Accordingly, commerce became the main area of flexibility for an administration seeking an improved environment inside China, between Washington and Beijing, and between the United States and its allies. The president failed to take a strong leadership role on changing U.S. embargo practices. Instead he adopted a less dangerous policy of supporting and assisting the relaxation of rules that handicapped other nations as well as protecting those governments from American retribution.
Privately, Eisenhower made clear his preference for trade with China. He complained about the rigidity of U.S. policy. Especially once U.S. allies significantly reduced their own restrictions, much of the justification for Washington’s embargo disappeared.

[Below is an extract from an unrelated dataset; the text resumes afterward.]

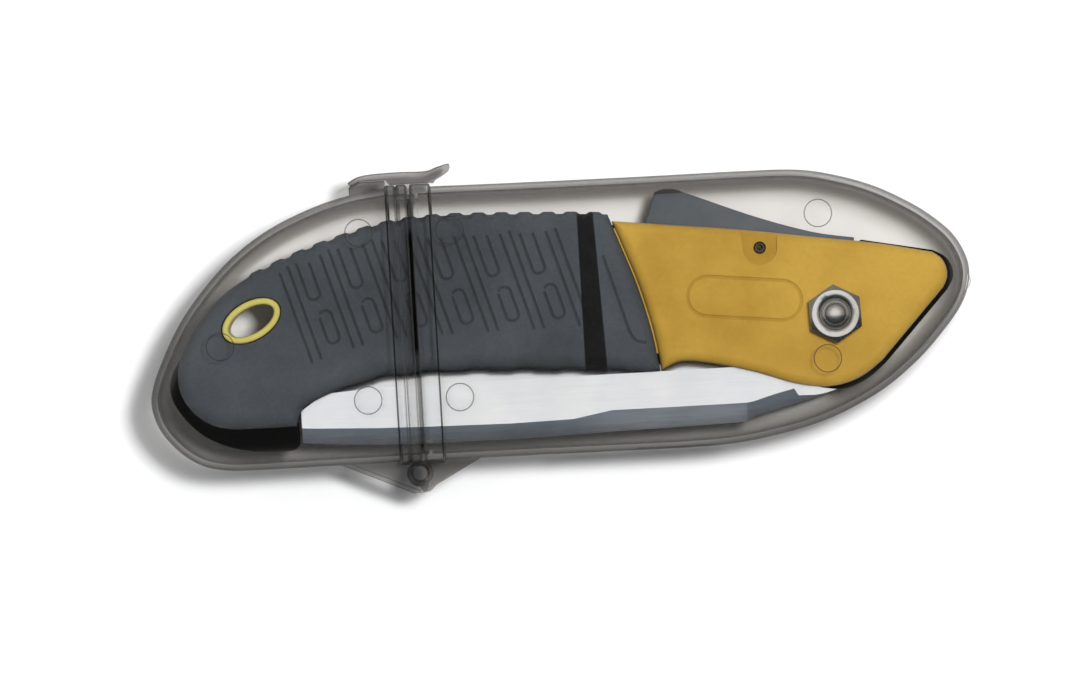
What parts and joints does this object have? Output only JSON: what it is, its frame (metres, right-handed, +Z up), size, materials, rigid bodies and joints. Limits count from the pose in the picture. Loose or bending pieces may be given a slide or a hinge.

Eisenhower might have pressed his preference for Sino-American trade, but other matters took priority. Caught between the conservatives in his own party and the Democratic opposition, he approached members of Congress warily even when he believed them wrong and/or foolish. To many of these members, the goal of thwarting China’s economic growth and overthrowing its Communist government dictated a rigid embargo and unrelenting pressure. Developments in China beginning in 1958 reinforced Eisenhower’s caution. Mao Zedong’s Great Leap Forward accelerated regimentation and repression among the Chinese. That and renewed trouble in the Taiwan Strait militated against flexibility.